By the early twentieth century, the nationalist hatreds between European countries, festering over centuries, threatened to come to a head and explode. The tensions that led to World War I were already in place in 1911. Everyday people suddenly found themselves caught up in the rivalries of empires, including Vincenzo Peruggia, a workman who sometimes did jobs in the Louvre. Ignoring the fact that da Vinci had legally sold the Mona Lisa to King François I in 1516, Peruggia believed that it belonged to Italy as one of its cultural treasures and elected himself to right that wrong. Peruggia walked past the guards that day, pulled the painting from the wall, placed it under his coat, and calmly walked past the guards again and to freedom. For two years, Peruggia kept the Mona Lisa hidden under his bed. Finally, Peruggia contacted the Uffizi Gallery in Florence, hoping they would accept it back for Italy (with a finder’s fee to Peruggia, of course). The Uffizi contacted the Louvre and the authorities and the painting eventually returned to Paris, but not before triumphantly touring Italy and France and igniting the cult of Mona that continues today to make it the most overhyped painting in the world. In some ways, the enigmatic smile of the Mona Lisa contributed to her theft. Darling of the Symbolist movement and poetic launch pad to the purple prose of critics such as Walter Pater, the Mona Lisa served as a blank slate upon which any ideology could be written, including fervid nationalism. The Italian people soon hailed Peruggia as a hero and he received only a few months of jail time for his “forgiveable” act in their name.

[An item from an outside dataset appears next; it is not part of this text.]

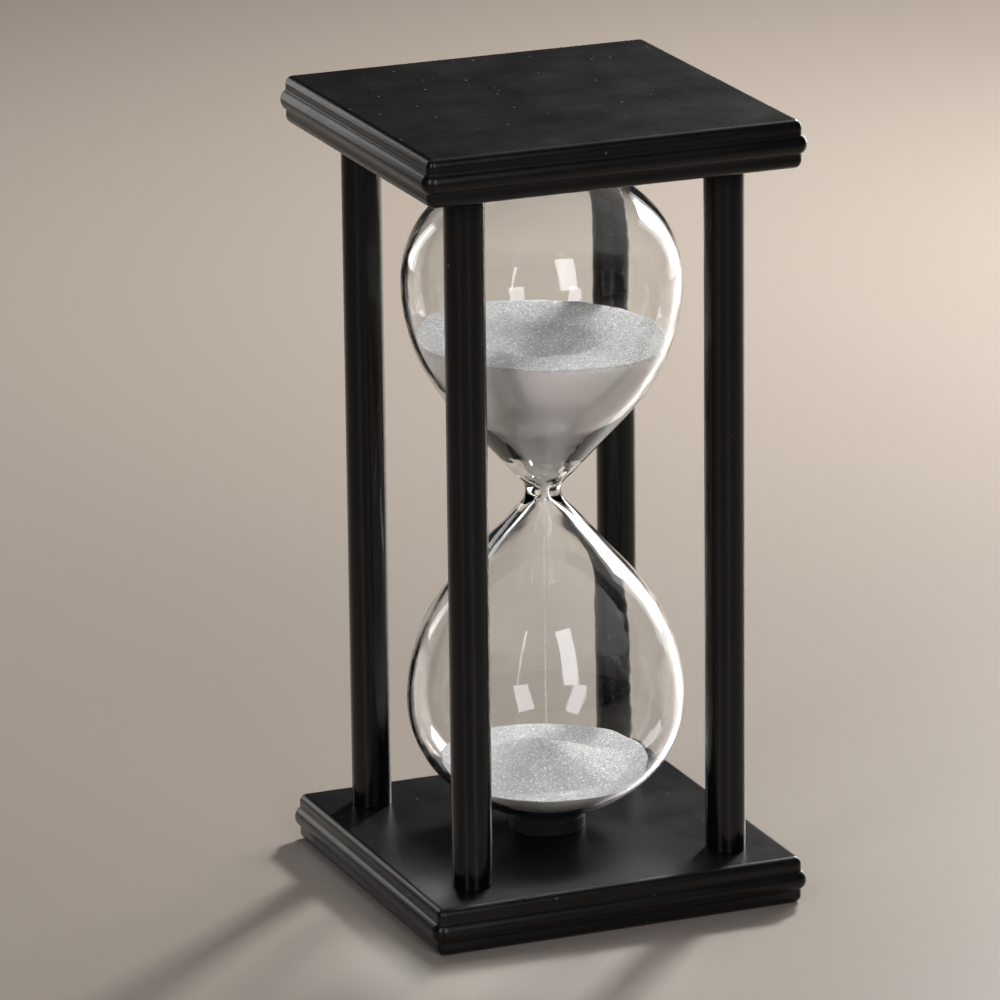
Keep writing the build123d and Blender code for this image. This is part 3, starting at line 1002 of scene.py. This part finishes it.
@dataclass
class GlassVial:
    """The blown vial, its stopper, seats and pads."""

    finishes: Finishes
    neck_r: float = 4.5 * MM
    wall: float = 1.4 * MM
    orifice_r: float = 0.8 * MM
    fill_r: float = 3.5 * MM
    flange_r: float = 4.7 * MM
    seat_floor: float = 1.5 * MM
    pad_share: float = 0.58
    segments: int = 288

    def __post_init__(self) -> None:
        """Reads the vial's size from the frame."""
        low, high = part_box("glass_vial")
        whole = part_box("top_plate")[1].z
        self.mid = whole / 2
        self.bulb_r = (high.x - low.x) / 2
        self.end = self.mid - low.z
        self.outer = BulbCurve(self.bulb_r, self.end, self.neck_r, self.neck_r * 0.9)
        self.inner = self.inside(0.0)

    def inside(self, gap: float) -> BulbCurve:
        """The inner surface of the glass, or one a gap further in."""
        return BulbCurve(self.bulb_r, self.end, max(self.orifice_r - gap, 0.3 * MM), self.orifice_r * 7.5,
                         self.wall + gap)

    def blown(self, strength: float, seed: float, curl: float = 0.0) -> Wobble:
        """The slight unevenness of hand-blown glass, strongest at the waist.

        Args:
            strength: Size of the unevenness.
            seed: Picks the pattern.
            curl: Depth of the folds that the closing of the bore left in the thick glass over the waist.

        Returns:
            A function that shifts the rings of the vial.
        """
        def shift(r: np.ndarray, z: np.ndarray, a: np.ndarray) -> tuple[np.ndarray, np.ndarray]:
            """Shifts one ring."""
            h = (z - self.mid) / MM
            waist = np.exp(-(h / 9.0) ** 2)
            wave = (np.sin(2 * a + seed + h * 0.05) + 0.6 * np.sin(3 * a - seed + h * 0.11)
                    + waist * 1.4 * np.sin(5 * a + h * 0.7 + seed))
            size = strength * (0.35 + 1.5 * waist) * np.minimum(1.0, r / (4 * MM))
            fold = np.exp(-((h - 4.6) / 2.4) ** 2) + 0.35 * np.exp(-((h + 3.4) / 1.8) ** 2)
            fold = fold * (0.55 + 0.3 * np.sin(3 * a + 1.7 * h + seed) + 0.15 * np.sin(5 * a - 2.9 * h))
            return r + wave * size + curl * fold, z
        return shift

    def vial(self) -> bpy.types.Object:
        """The glass itself: outside up, over the lip of the filling hole, and back down the inside."""
        outside = [(r, self.mid - h) for r, h in reversed(self.outer.points(fine=2))]
        outside += [(r, self.mid + h) for r, h in self.outer.points(self.fill_r, 2)[1:]]
        inside = [(r, self.mid + h) for r, h in reversed(self.inner.points(self.fill_r))]
        inside += [(r, self.mid - h) for r, h in self.inner.points()[1:]]
        skins = [lathe("vial_part", run, self.segments, wobble=self.blown(0.05 * MM, seed, curl))
                 for run, seed, curl in ((outside, 0.4, 0.0), (inside, 2.1, 0.5 * MM))]
        verts = np.concatenate([np.array([v.co[:] for v in s.vertices]) for s in skins])
        n0 = len(skins[0].vertices)
        faces = [tuple(p.vertices) for p in skins[0].polygons]
        faces += [tuple(i + n0 for i in p.vertices) for p in skins[1].polygons]
        rim = n0 - self.segments
        faces += [(rim + k, rim + (k + 1) % self.segments, n0 + (k + 1) % self.segments, n0 + k)
                  for k in range(self.segments)]
        for skin in skins:
            bpy.data.meshes.remove(skin)
        mesh = mesh_from("glass_vial_blown", verts, faces, 60)
        return place_piece("glass_vial_blown", mesh, self.finishes.glass, Slot.GLASS, ["glass_vial"])

    def stopper(self) -> bpy.types.Object:
        """The plug in the filling hole, with a rounded flange."""
        low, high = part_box("filling_stopper")
        seat = self.mid + self.outer.end_c[1] + math.sqrt(self.outer.end_r ** 2 - self.fill_r ** 2)
        edge = self.mid + self.outer.end_c[1] + math.sqrt(self.outer.end_r ** 2 - self.flange_r ** 2)
        shaft = self.fill_r - 0.02 * MM
        run = softened([(0.0, low.z), (shaft, low.z), (shaft, seat), (self.flange_r, edge),
                        (self.flange_r, high.z), (0.0, high.z)], 0.35 * MM)
        mesh = lathe("filling_stopper_plug", run, 96)
        return place_piece("filling_stopper_plug", mesh, self.finishes.stopper, Slot.STOPPER,
                           ["filling_stopper"])

    def seat_outline(self, radius: float, height: float, end_gap: float) -> list[Point2]:
        """Outline of a seat standing on nought, dished for the bulb and recessed for the pad.

        Args:
            radius: Outer radius of the seat.
            height: Height of the seat.
            end_gap: Height of the end of the bulb over the plate.

        Returns:
            The outline from the underside to the pad recess.
        """
        pad_r = radius * self.pad_share
        end_r = self.outer.end_r + 0.03 * MM
        meet = math.sqrt(end_r ** 2 - (end_gap + self.outer.end_r - height) ** 2)
        dish = [(pad_r + (meet - pad_r) * t / 5) for t in range(5, -1, -1)]
        outline = [(0.0, 0.0), (radius - 0.15 * MM, 0.0), (radius, 0.25 * MM), (radius, height - 0.9 * MM),
                   (radius - 0.25 * MM, height - 0.75 * MM), (radius - 0.25 * MM, height)]
        outline += [(r, end_gap + self.outer.end_r - math.sqrt(end_r ** 2 - r ** 2)) for r in dish]
        outline += [(pad_r, self.seat_floor), (0.0, self.seat_floor)]
        return softened(outline, 0.3 * MM)

    def seats(self) -> list[bpy.types.Object]:
        """The ring under each end of the vial, and the pad in it."""
        low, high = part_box("lower_seat")
        floor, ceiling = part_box("base_plate")[1].z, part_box("top_plate")[0].z
        radius, height = (high.x - low.x) / 2, high.z - low.z
        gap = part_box("glass_vial")[0].z - floor
        outline = self.seat_outline(radius, height, gap)
        pieces = []
        for node, run in (("lower_seat", [(r, floor + z) for r, z in outline]),
                          ("upper_seat", [(r, ceiling - z) for r, z in reversed(outline)])):
            mesh = lathe(f"{node}_ring", run, 144)
            pieces.append(place_piece(f"{node}_ring", mesh, self.finishes.seat, Slot.SEAT, [node]))
        pad_r = (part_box("lower_pad")[1].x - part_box("lower_pad")[0].x) / 2
        end_r = self.outer.end_r + 0.01 * MM
        bowl = [(pad_r * t / 8, floor + gap + end_r - math.sqrt(end_r ** 2 - (pad_r * t / 8) ** 2))
                for t in range(8, -1, -1)]
        low_pad = [(0.0, floor + self.seat_floor), (pad_r, floor + self.seat_floor)] + bowl
        top_low, top_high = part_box("upper_pad")
        top_pad = softened([(0.0, top_low.z), (pad_r, top_low.z), (pad_r, top_high.z), (0.0, top_high.z)],
                           0.15 * MM)
        for node, run in (("lower_pad", softened(low_pad, 0.15 * MM)), ("upper_pad", top_pad)):
            mesh = lathe(f"{node}_foam", run, 96)
            pieces.append(place_piece(f"{node}_foam", mesh, self.finishes.pad, Slot.PAD, [node]))
        return pieces

    def build(self) -> list[bpy.types.Object]:
        """The vial and what holds it."""
        return [self.vial(), self.stopper(), *self.seats()]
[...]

In 1961, the Cold War burned red hot. The United States and Soviet Union stood nose to nose and the world seemed to be filled with spies around every corner. No feat of deception seemed impossible. When Goya’s Portrait of the Duke of Wellington disappeared without a trace in 1961 from the National Gallery in London, speculation ruled the day. People imagined some master criminal circumventing the elaborate security system to walk off with the painting, which the British government had just recently saved from being purchased by a rich American oil tycoon by buying it for the British people with the British people’s tax money. A year later, when James Bond made his film debut in Dr. No, Bond sees the Duke hanging in Dr. No’s lair along with a bevy of stolen treasures (above). Surely, only a mastermind could have pulled off such a daring, well-executed crime. Or not.

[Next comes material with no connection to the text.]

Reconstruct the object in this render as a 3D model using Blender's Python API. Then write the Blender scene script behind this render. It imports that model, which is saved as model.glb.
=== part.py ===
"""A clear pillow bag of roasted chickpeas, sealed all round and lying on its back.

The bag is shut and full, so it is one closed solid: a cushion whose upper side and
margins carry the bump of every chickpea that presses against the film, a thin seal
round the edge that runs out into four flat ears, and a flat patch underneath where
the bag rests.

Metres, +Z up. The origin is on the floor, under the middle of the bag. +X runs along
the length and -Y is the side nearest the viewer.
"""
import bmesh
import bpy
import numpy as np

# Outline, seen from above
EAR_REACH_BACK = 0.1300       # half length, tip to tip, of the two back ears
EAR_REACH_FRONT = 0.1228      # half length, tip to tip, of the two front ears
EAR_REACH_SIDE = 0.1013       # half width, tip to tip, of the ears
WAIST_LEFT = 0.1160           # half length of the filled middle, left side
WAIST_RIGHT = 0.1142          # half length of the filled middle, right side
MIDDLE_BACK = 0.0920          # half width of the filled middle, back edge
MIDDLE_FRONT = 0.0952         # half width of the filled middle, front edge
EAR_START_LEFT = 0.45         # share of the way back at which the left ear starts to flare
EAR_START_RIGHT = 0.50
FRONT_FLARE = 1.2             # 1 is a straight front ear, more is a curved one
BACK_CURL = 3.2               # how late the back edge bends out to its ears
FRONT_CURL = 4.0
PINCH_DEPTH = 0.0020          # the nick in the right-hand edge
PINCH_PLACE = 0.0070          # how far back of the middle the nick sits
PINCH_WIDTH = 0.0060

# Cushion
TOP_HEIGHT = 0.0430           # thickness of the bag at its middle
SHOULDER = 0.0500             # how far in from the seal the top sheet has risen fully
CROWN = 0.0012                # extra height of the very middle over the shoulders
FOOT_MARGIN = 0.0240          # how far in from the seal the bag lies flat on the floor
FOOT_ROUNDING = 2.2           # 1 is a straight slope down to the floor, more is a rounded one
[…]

Enter Kempton Bunton, a disabled retired bus driver living on a meager pension. When the British government instituted new taxes on television ownership on the heels of the Duke purchase, Bunton put two and two together and decided to take matters into his own wrinkled hands. With amazing nimbleness for a disabled pensioner, Bunton climbed through the window of one of the National Gallery’s bathrooms early one morning, pulled the Duke from the wall, and clambered back out with his prize. A newspaper soon received an offer to return the painting in exchange for a repeal of the TV tax but it was never taken seriously. Surely the real thief wanted more. Four years passed before Bunton finally returned the painting and, soon thereafter, gave himself up. To the end, authorities doubted Bunton’s involvement. It was as if only someone with sufficient power could steal such a symbol of power as the Portrait of the Duke. The glamour of the subject of the stolen work blinded its intended rescuers even when the culprit was right before their eyes.

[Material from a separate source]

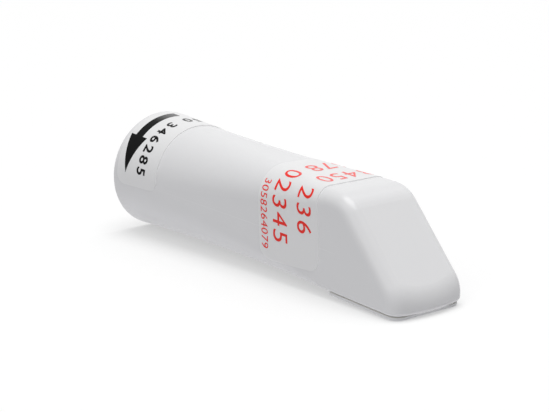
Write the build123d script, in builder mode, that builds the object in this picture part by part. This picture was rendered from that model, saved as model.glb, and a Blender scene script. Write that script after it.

The 2004 theft of Munch’s paintings reflects our crueler, more violent contemporary age. Gun-wielding thieves boldly strode into the Munch Museum that day, threatened the crowd, and pulled the works roughly from the walls. A bystander even photographed the thieves making their getaway (above). These thieves, unlike Peruggia and Bunton, were truly terrorists, placing the lives of the gallery patrons at risk. The guards rightfully prioritized the safety of the people over that of the paintings. Clearly these weren’t criminal masterminds but thugs willing to use maximum force. No James Bond villains were imagined here. And after the theft came the inevitable “Now what?” for the thieves. They had fallen for the iconic power of Munch’s image, spread across popular cultures around the world, thinking that such a painting would surely bring a great price. But who would possibly pay for such immediately recognizable stolen goods? The thieves had stolen treasures they couldn’t possibly translate into cash. For two years, they sat on their booty and grew more and more desperate. Such desperation led them into a trap in 2006 in which authorities recovered the paintings, which had unfortunately been damaged in the affair. Neither nationalism nor personal grievance motivated the Munch heist. Pure greed ruled the day. The lucrative art market had painted a bull’s eye at the center of every iconic work of art in the world, and The Scream became its first victim. Even today, would-be art thieves target works by big name artists with no potential buyers, placing such works into a limbo from which they may never return. Of course, many art thieves act on the orders of shadowy art collectors looking to possess works that will never reach the market legally—a “commission” system that steals from the many to satisfy the possessive whim of the few. In all three cases occurring on this date, the story ends happily, but countless other art thefts lack their colorful details or happy resolutions and remain unsolved mysteries.